Exercise goal:
Which lines contain the word "from"? Return each of them as written.

Supplied information:

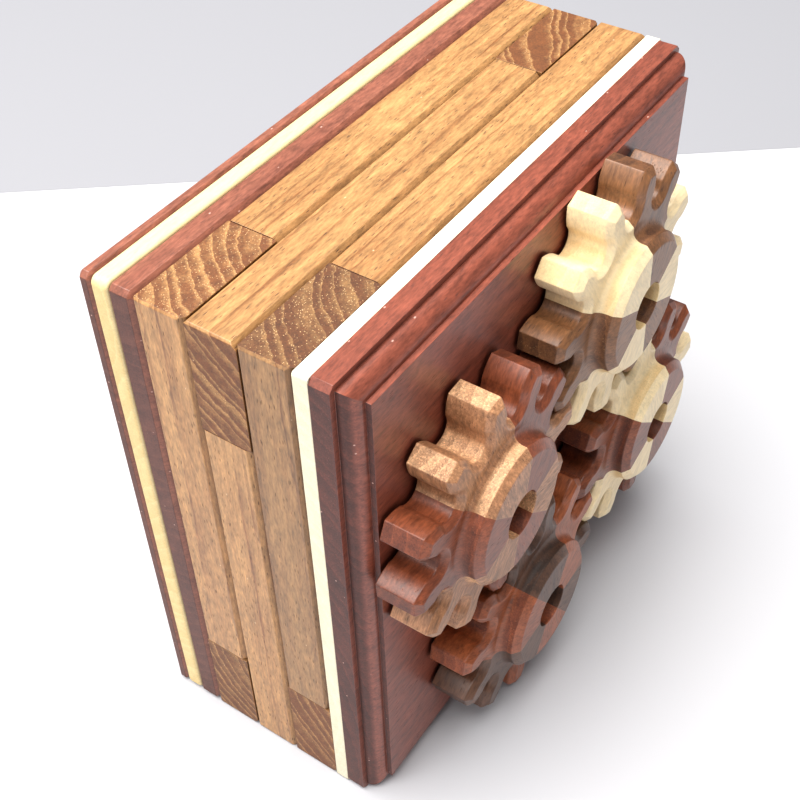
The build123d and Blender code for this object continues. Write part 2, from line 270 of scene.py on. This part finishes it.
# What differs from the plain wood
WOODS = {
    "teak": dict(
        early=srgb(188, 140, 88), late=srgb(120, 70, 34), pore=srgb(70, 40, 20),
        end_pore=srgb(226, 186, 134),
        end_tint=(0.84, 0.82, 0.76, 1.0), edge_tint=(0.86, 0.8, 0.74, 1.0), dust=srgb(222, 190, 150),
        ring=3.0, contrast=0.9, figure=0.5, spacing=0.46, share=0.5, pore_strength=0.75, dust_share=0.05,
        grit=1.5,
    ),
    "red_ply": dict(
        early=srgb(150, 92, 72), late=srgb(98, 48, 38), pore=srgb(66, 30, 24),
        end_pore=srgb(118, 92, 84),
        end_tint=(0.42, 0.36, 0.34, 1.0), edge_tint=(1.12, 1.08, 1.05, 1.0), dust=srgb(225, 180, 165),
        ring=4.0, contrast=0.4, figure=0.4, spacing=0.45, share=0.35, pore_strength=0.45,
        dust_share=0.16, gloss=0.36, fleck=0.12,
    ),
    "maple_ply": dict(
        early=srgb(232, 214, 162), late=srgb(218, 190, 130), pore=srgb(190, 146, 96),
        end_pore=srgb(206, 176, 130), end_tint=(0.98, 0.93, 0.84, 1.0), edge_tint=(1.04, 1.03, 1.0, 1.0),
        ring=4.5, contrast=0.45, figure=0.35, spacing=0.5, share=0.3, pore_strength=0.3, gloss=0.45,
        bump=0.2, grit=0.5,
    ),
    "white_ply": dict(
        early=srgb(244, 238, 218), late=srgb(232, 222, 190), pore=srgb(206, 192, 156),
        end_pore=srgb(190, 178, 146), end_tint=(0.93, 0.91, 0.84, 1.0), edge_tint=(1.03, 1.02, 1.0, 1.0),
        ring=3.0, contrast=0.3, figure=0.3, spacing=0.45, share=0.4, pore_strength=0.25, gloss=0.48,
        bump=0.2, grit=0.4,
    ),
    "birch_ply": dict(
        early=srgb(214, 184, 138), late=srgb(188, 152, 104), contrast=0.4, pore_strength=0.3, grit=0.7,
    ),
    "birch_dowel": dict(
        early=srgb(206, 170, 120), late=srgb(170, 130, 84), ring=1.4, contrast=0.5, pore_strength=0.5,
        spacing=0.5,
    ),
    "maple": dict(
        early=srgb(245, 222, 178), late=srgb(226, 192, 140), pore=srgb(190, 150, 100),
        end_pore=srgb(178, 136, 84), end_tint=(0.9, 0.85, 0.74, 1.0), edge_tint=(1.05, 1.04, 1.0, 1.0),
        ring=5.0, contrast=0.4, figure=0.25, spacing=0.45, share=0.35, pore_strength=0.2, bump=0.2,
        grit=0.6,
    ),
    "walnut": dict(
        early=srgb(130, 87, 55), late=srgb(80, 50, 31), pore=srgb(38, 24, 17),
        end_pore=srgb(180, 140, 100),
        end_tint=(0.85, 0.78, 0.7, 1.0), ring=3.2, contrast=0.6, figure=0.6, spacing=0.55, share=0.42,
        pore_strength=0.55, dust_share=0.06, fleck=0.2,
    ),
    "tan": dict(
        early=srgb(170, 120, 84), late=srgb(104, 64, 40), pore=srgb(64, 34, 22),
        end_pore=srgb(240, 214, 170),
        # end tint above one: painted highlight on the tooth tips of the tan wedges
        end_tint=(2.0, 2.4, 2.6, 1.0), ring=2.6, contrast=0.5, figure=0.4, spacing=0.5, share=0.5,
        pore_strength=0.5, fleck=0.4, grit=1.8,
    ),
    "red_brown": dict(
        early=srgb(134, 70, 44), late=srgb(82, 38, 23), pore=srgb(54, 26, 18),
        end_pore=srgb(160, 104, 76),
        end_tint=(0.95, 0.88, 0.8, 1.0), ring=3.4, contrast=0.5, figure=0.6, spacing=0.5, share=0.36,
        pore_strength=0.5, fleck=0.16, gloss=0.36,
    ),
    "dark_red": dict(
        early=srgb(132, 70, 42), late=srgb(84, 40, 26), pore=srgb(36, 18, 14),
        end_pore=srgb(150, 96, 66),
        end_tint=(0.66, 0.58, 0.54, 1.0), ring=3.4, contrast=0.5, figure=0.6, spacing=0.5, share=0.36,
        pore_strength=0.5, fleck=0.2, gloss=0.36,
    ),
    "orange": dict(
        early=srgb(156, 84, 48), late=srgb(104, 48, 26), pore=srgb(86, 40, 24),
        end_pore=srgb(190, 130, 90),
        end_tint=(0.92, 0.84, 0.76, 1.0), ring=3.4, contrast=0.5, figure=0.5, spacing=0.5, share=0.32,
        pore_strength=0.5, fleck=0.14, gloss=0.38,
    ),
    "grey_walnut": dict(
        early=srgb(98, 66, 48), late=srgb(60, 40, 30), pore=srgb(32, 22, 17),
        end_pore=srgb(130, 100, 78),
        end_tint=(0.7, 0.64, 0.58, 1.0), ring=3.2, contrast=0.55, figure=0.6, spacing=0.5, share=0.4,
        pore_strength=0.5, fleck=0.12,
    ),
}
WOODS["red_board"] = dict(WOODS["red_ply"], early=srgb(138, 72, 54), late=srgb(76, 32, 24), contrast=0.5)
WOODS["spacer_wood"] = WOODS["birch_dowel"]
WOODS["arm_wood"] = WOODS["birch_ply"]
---
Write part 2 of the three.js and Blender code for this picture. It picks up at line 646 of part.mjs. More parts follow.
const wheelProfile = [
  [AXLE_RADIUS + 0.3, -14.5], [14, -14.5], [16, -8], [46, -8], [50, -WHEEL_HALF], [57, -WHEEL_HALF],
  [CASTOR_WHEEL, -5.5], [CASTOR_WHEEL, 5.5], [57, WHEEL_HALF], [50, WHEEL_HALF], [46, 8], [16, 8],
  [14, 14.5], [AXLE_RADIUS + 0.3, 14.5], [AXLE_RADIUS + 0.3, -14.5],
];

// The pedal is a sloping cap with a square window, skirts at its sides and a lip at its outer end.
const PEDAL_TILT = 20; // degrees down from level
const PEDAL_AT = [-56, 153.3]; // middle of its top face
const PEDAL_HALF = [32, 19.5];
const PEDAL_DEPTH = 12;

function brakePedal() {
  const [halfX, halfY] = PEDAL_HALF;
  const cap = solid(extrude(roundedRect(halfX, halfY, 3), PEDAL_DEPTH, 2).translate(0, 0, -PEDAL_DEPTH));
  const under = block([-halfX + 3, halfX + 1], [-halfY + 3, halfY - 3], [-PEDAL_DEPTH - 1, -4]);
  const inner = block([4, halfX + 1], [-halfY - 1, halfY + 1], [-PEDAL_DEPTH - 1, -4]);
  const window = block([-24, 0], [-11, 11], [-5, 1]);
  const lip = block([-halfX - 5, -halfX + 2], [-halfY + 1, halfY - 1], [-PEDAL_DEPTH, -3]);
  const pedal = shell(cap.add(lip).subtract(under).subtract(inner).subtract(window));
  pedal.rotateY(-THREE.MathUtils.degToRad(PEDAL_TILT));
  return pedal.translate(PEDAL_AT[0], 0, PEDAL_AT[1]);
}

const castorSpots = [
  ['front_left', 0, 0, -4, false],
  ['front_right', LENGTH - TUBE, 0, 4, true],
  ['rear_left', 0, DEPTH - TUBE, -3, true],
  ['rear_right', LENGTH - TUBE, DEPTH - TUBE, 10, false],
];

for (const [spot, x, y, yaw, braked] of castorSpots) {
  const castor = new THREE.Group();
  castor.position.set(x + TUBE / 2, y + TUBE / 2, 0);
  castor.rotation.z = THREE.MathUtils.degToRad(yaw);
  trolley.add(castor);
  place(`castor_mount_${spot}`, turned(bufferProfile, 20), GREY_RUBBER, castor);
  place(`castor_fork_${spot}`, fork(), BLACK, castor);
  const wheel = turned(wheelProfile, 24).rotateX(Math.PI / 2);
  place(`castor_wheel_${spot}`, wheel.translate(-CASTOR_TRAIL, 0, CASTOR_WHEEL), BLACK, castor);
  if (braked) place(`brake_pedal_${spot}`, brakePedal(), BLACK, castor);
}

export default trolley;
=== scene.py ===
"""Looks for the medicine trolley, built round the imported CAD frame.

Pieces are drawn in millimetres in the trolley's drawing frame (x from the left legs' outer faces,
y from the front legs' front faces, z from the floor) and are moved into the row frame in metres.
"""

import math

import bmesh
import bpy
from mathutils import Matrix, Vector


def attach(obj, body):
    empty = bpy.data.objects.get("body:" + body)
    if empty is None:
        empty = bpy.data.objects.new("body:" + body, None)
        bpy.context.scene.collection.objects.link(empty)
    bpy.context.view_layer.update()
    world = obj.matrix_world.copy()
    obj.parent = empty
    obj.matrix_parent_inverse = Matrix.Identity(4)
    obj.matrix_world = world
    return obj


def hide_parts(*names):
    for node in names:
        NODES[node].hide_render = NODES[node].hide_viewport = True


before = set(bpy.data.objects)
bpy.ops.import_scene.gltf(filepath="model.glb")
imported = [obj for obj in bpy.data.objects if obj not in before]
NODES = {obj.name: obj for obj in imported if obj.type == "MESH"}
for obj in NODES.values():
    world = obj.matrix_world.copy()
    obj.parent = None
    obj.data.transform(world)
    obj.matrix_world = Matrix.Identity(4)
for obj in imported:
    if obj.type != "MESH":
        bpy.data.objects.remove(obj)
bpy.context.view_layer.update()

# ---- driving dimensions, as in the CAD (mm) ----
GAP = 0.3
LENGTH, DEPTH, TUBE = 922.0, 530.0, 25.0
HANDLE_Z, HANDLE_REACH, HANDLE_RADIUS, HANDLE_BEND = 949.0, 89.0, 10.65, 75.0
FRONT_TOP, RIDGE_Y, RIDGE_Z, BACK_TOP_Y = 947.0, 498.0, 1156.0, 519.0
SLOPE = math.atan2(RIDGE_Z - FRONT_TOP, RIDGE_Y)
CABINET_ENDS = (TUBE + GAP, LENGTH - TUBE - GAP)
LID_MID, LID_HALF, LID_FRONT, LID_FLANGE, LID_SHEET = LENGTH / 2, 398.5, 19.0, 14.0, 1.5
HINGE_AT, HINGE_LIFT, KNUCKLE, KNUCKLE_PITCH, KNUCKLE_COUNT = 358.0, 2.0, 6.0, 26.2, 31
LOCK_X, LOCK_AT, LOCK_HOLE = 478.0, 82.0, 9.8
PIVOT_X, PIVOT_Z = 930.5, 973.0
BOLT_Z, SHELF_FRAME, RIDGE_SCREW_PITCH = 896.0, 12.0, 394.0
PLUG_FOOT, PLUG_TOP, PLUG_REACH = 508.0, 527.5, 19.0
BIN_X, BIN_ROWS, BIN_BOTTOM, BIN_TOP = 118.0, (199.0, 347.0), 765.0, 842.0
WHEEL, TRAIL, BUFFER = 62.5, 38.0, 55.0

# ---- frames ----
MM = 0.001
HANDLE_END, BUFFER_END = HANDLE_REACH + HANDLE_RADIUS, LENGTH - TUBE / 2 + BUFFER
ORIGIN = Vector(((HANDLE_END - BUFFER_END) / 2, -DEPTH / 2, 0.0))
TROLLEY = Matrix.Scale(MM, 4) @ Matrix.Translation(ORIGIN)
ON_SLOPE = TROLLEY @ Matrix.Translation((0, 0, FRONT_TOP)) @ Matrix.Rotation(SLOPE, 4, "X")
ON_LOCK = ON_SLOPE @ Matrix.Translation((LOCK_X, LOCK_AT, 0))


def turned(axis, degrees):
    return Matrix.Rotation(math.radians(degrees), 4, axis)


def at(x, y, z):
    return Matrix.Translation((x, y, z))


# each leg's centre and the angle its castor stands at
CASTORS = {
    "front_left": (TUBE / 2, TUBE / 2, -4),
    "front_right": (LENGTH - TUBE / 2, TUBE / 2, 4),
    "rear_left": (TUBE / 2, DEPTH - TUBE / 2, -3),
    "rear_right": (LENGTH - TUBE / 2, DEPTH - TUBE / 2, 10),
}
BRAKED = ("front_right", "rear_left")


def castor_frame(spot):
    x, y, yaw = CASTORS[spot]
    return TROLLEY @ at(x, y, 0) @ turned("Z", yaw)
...
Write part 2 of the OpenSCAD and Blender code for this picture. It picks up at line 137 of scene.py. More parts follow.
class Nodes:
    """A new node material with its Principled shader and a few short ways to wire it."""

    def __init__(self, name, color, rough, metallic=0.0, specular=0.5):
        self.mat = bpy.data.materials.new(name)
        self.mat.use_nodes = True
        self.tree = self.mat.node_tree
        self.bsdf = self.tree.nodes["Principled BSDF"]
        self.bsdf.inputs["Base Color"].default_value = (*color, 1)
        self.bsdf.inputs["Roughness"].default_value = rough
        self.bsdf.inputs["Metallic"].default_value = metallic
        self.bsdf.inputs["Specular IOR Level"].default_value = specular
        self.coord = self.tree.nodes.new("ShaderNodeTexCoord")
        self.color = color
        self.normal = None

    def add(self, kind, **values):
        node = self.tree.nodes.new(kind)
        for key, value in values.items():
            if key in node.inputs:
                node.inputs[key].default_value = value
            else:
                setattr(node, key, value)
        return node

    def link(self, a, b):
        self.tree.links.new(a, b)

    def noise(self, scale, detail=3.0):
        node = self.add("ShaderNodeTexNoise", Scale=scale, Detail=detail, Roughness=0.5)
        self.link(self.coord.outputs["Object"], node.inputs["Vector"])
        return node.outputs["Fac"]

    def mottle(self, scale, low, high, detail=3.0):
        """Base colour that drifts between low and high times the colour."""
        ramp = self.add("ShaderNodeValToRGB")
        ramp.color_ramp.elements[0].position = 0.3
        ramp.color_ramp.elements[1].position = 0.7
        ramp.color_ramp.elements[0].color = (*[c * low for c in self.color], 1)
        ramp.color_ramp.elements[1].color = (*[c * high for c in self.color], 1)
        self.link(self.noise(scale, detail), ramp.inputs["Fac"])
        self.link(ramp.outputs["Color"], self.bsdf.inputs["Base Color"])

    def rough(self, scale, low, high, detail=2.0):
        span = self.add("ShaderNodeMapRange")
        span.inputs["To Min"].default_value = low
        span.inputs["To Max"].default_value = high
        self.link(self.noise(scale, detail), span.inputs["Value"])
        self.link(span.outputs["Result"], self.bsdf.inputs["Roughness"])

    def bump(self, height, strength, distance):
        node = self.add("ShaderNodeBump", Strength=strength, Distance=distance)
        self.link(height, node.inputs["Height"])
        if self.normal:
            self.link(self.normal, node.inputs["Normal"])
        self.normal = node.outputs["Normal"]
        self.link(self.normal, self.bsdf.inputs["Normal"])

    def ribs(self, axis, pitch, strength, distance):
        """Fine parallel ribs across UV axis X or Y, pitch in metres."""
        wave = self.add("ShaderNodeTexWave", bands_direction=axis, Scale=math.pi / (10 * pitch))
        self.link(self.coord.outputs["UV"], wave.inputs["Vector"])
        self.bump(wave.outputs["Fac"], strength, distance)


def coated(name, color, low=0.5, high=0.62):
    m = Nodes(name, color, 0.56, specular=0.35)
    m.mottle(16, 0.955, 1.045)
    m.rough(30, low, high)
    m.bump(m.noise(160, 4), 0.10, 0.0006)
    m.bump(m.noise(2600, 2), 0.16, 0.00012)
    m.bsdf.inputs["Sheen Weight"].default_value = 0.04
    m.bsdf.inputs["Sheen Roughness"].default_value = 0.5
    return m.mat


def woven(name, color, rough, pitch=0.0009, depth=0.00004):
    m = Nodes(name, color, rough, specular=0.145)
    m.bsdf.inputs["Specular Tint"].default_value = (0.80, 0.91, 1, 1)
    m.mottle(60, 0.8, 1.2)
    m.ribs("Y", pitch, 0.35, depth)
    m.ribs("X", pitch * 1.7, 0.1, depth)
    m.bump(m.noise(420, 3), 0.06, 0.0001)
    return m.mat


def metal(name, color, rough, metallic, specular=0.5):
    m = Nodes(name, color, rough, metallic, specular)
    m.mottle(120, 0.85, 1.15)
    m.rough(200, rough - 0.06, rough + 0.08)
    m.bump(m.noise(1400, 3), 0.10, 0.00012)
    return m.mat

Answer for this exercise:
The build123d and Blender code for this object continues. Write part 2, from line 270 of scene.py on. This part finishes it.
# What differs from the plain wood
const PEDAL_TILT = 20; // degrees down from level
Pieces are drawn in millimetres in the trolley's drawing frame (x from the left legs' outer faces,
y from the front legs' front faces, z from the floor) and are moved into the row frame in metres.
from mathutils import Matrix, Vector